In a 2015 report, the U.S. Transgender Survey discovered that “47 percent of transgender people are sexually assaulted at some point in their lifetime.”  

Those on social media may have seen the buzz surrounding the Washington Wizards’ center and power forward Dwight Howard’s supposed relationship with a transgender woman. The central conversation has focused on things like how many points Howard averages, when he became gay and if this woman is making up this story.  

Many have neglected the fact that the trans-woman, Masin Elije, has claimed one of Dwight Howard’s employees has threatened her life.  

 

It is disheartening to think that our society has become so fixated of the topic of sexuality and sexual orientation that people have neglected the fact that a human beings life was threatened.  
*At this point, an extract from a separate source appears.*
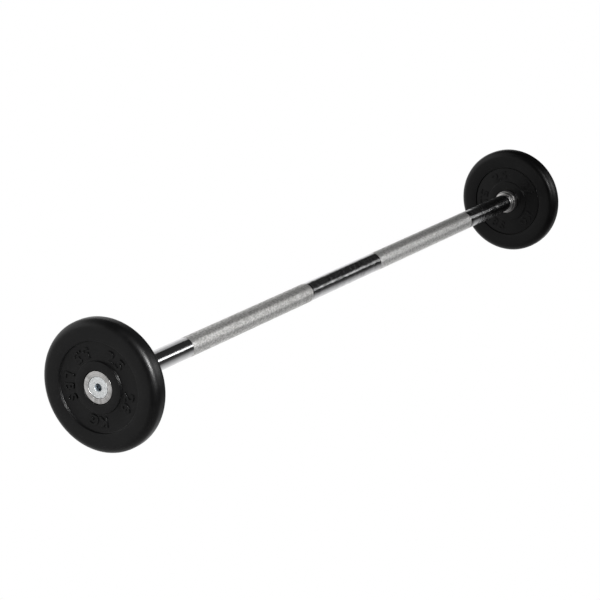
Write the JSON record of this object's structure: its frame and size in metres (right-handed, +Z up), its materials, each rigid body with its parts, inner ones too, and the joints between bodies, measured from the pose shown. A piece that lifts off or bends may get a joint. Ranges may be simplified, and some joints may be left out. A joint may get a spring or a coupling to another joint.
{
  "type": "fixed barbell",
  "caption": "Straight knurled chrome bar with a round rubber-covered weight plate clamped on each end, lifted by hand as one piece.",
  "frame": {"origin": "middle of the bar, on its axis", "axes": "+X along the bar to the right end, +Z up, with one flat facet of each plate's tread facing straight down"},
  "size_m": [1.106, 0.1536, 0.1536],
  "materials": {
    "bar_chrome": "bright plated, knurled on the grips",
    "collar_chrome": "bright plated",
    "bushing_steel": "turned",
    "core_iron": "as cast",
    "cover_rubber": "moulded, satin",
    "washer_steel": "turned in fine rings",
    "screw_zinc": "zinc plated, matt"
  },
  "bodies": {
    "root": {"bar": "bar_chrome", "stop_collar_left": "collar_chrome", "stop_collar_right": "collar_chrome", "plate_bushing_left": "bushing_steel", "plate_bushing_right": "bushing_steel", "plate_core_left": "core_iron", "plate_core_right": "core_iron", "plate_cover_left": "cover_rubber", "plate_cover_right": "cover_rubber", "end_washer_left": "washer_steel", "end_washer_right": "washer_steel", "end_screw_left": "screw_zinc", "end_screw_right": "screw_zinc"}
  },
  "joints": []
}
Many people fail to realize the fear that comes with reporting domestic violence, and this story is one such time where it seems that the majority of people are focused on all the wrong things.  

One Dordt student recalls a time when a friend was in a violent relationship.  

“She was afraid to tell anyone because she was embarrassed about the situation, and she didn’t even reach out for help until the life of her child was threatened.” 

Domestic violence in both heterosexual and homosexual relationships is an alarming problem. When these people find the courage to come out about the problems they are facing, it is important that our collective response should be one of love and compassion, regardless of sexual orientation.